● **Brief**: Please repeat all of the lines that follow, exactly as written.

● **Given information**:
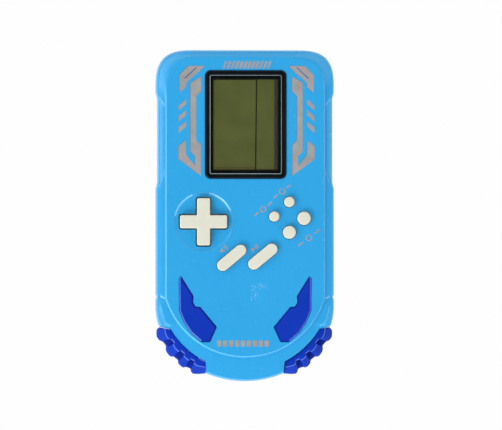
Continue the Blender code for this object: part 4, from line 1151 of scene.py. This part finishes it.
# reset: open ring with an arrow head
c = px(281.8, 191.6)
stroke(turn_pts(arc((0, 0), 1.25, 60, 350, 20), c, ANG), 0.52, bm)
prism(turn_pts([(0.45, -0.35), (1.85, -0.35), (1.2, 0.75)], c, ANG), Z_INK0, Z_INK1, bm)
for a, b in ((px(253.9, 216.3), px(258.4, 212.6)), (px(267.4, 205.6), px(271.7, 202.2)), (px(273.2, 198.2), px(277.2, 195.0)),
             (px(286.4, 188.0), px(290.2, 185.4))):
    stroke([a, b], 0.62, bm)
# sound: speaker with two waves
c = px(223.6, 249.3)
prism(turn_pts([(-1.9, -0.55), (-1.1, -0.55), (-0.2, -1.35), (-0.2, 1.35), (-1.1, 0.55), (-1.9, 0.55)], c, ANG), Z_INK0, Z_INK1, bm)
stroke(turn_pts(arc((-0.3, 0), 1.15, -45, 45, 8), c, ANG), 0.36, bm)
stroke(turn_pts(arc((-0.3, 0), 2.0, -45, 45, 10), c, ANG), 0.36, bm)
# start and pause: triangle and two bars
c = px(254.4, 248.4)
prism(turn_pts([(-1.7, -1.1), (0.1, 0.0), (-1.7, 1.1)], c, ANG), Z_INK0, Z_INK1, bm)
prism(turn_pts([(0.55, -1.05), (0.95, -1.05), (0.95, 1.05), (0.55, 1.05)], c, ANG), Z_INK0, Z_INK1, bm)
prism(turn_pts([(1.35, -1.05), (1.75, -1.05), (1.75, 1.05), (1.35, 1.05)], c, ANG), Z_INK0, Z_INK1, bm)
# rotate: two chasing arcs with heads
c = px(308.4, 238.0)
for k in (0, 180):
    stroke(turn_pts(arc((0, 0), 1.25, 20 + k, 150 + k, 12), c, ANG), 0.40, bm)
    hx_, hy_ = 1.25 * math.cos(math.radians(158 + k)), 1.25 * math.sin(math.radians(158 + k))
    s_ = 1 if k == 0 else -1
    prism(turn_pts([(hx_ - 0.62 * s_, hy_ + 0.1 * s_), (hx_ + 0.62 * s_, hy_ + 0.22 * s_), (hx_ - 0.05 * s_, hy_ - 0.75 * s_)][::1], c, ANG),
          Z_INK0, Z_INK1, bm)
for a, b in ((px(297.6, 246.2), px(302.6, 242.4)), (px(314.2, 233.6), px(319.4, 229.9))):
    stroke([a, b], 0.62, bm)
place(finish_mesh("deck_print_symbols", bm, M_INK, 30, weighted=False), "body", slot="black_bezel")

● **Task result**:
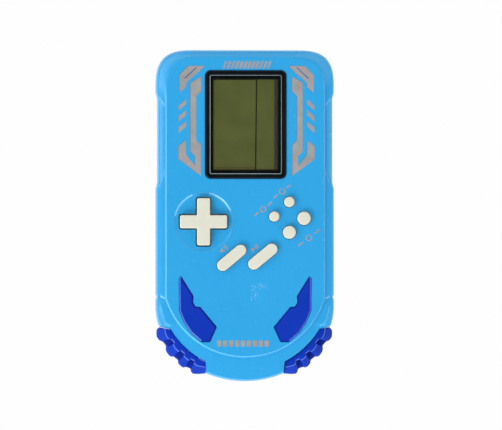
Continue the Blender code for this object: part 4, from line 1151 of scene.py. This part finishes it.
# reset: open ring with an arrow head
c = px(281.8, 191.6)
stroke(turn_pts(arc((0, 0), 1.25, 60, 350, 20), c, ANG), 0.52, bm)
prism(turn_pts([(0.45, -0.35), (1.85, -0.35), (1.2, 0.75)], c, ANG), Z_INK0, Z_INK1, bm)
for a, b in ((px(253.9, 216.3), px(258.4, 212.6)), (px(267.4, 205.6), px(271.7, 202.2)), (px(273.2, 198.2), px(277.2, 195.0)),
             (px(286.4, 188.0), px(290.2, 185.4))):
    stroke([a, b], 0.62, bm)
# sound: speaker with two waves
c = px(223.6, 249.3)
prism(turn_pts([(-1.9, -0.55), (-1.1, -0.55), (-0.2, -1.35), (-0.2, 1.35), (-1.1, 0.55), (-1.9, 0.55)], c, ANG), Z_INK0, Z_INK1, bm)
stroke(turn_pts(arc((-0.3, 0), 1.15, -45, 45, 8), c, ANG), 0.36, bm)
stroke(turn_pts(arc((-0.3, 0), 2.0, -45, 45, 10), c, ANG), 0.36, bm)
# start and pause: triangle and two bars
c = px(254.4, 248.4)
prism(turn_pts([(-1.7, -1.1), (0.1, 0.0), (-1.7, 1.1)], c, ANG), Z_INK0, Z_INK1, bm)
prism(turn_pts([(0.55, -1.05), (0.95, -1.05), (0.95, 1.05), (0.55, 1.05)], c, ANG), Z_INK0, Z_INK1, bm)
prism(turn_pts([(1.35, -1.05), (1.75, -1.05), (1.75, 1.05), (1.35, 1.05)], c, ANG), Z_INK0, Z_INK1, bm)
# rotate: two chasing arcs with heads
c = px(308.4, 238.0)
for k in (0, 180):
    stroke(turn_pts(arc((0, 0), 1.25, 20 + k, 150 + k, 12), c, ANG), 0.40, bm)
    hx_, hy_ = 1.25 * math.cos(math.radians(158 + k)), 1.25 * math.sin(math.radians(158 + k))
    s_ = 1 if k == 0 else -1
    prism(turn_pts([(hx_ - 0.62 * s_, hy_ + 0.1 * s_), (hx_ + 0.62 * s_, hy_ + 0.22 * s_), (hx_ - 0.05 * s_, hy_ - 0.75 * s_)][::1], c, ANG),
          Z_INK0, Z_INK1, bm)
for a, b in ((px(297.6, 246.2), px(302.6, 242.4)), (px(314.2, 233.6), px(319.4, 229.9))):
    stroke([a, b], 0.62, bm)
place(finish_mesh("deck_print_symbols", bm, M_INK, 30, weighted=False), "body", slot="black_bezel")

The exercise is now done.